Sunday 2/18/18 6:17 AM
When I pray I usually begin my prayer with the word “Lord,” or “Father.” Both are rather formal forms of address but that is how I was taught, and both feel “right” to me. In Jesus’ day the idea of addressing God as Father was considered blasphemous and when Jesus said “Abba” he was using the Hebrew word for Daddy. That kind of intimacy with God is something for which I long, but it doesn’t seem right because of the way I was raised, to respect and honor God.
In his book Beginning to Pray, Anthony Bloom writes, “Unless we can find the right name for God, we have no free, real, joyful, open access to him. As long as we have to call God by general terms like ‘The Almighty,’ ‘The Lord God,’ as long as we have to put ‘the’ before the word to make it anonymous, to make it a generic term, we cannot use it as a personal name.” He goes on to say that in one of his psalms David bursts out with the words, “You, my Joy!” Bloom then writes, “… when we can say to God, ‘O You my Joy!’ or when you can say, ‘O You the pain of my life, O You who are standing in the midst of it as torment, as a problem, as a stumbling block!’ or when we can address Him with violence, then we have established a relationship of prayer.”
I have definitely had those types of feelings about God but addressing him like that in prayer seems entirely wrong to me. Although, when I read the psalms, there are times when David is shaking his fist in anger at God or expressing confusion and befuddlement at God’s way of doing things.
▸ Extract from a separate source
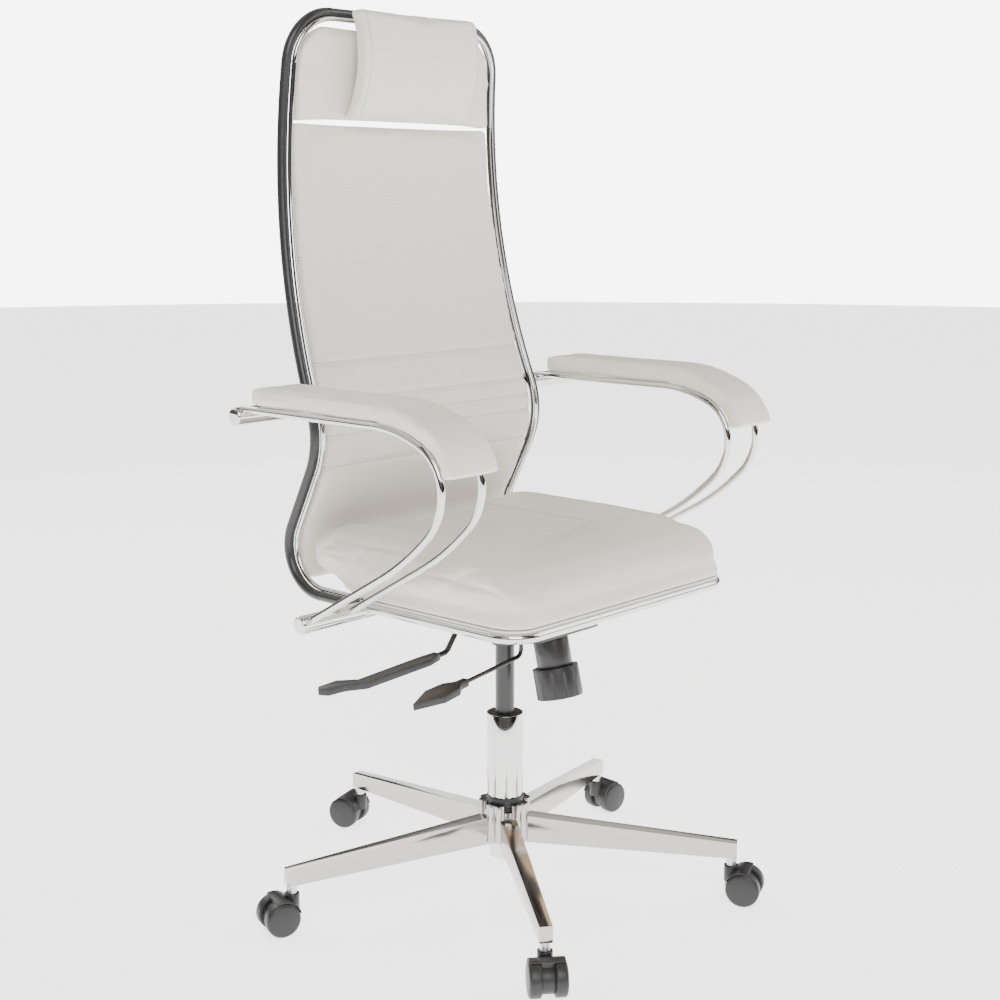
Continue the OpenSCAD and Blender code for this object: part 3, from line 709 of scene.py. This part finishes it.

David is described as one who is after God’s own heart. God has created me in his own image with all kinds of emotions that surface in different kinds of circumstances. I’m pretty sure he is aware of my feelings when I address him and wouldn’t be surprised at my anger or confusion. Perhaps I need to be more honest with myself and address God more honestly as well.

Saturday, February 17, 2018

Young Love


Saturday 2/17/18 6:51 AM
Psalm 84 is my psalm for the week. This morning I noticed verse 2, “My soul yearns, even faints, for the courts of the Lord; my heart and my flesh cry out for the living God.” That kind of yearning and intensity in my relationship with God seems to be a thing of the past. There was a time when I eagerly looked forward to my devotional time, wondering what new insight God would give me for the day. Now it seems to be a chore to sit down and read my Bible and pray. At the same time, it seems that my awareness of God’s presence with me and of his love for me has increased. I feel as if I am more aware of God’s image being imprinted upon those with whom I interact every day and I recognize his sustaining hand as I observe the created world around me. These seemingly contradictory experiences make me wonder about which represents the reality of my relationship with God.
Today I also thought about my relationship with Jaci. Early in our relationship, when hormones were raging, my heart would flutter when I would see her, and I couldn’t wait to spend time just being together. As our relationship matured, our kids entered the picture, and the hormones subsided, we still enjoyed being together, but the fluttering heart was replaced with a deep conviction that we are committed to each other and we will be there for each other, come what may. That kind of assurance brings its own kind of good feeling.
Today I read an excerpt from Man’s Quest for God, by Abraham Joshua Heschel, in which he addresses the feelings we have regarding God being close to us. “What is decisive is not the mystic experience of our being close to him; decisive is not our ‘feeling’ but our ‘certainty’ of his being close to us – although even his presence is veiled and beyond the scope of our emotion. Decisive is not our emotion but our ‘conviction.’ If such conviction is lacking, if the presence of God is a myth, then prayer to God is a delusion. If God is unable to listen to us, then we are insane in talking to him.” It makes me wonder if I have moved from the emotional phase of my relationship with God to the conviction phase much in the same way my relationship with Jaci has changed over time.
It is one thing to recognize what may be going on in an intellectual way in both of those relationships, but it still doesn’t take away my desire to experience those strong feelings that accompany young love. It would be nice to be swept off my feet again, even if only for a brief time.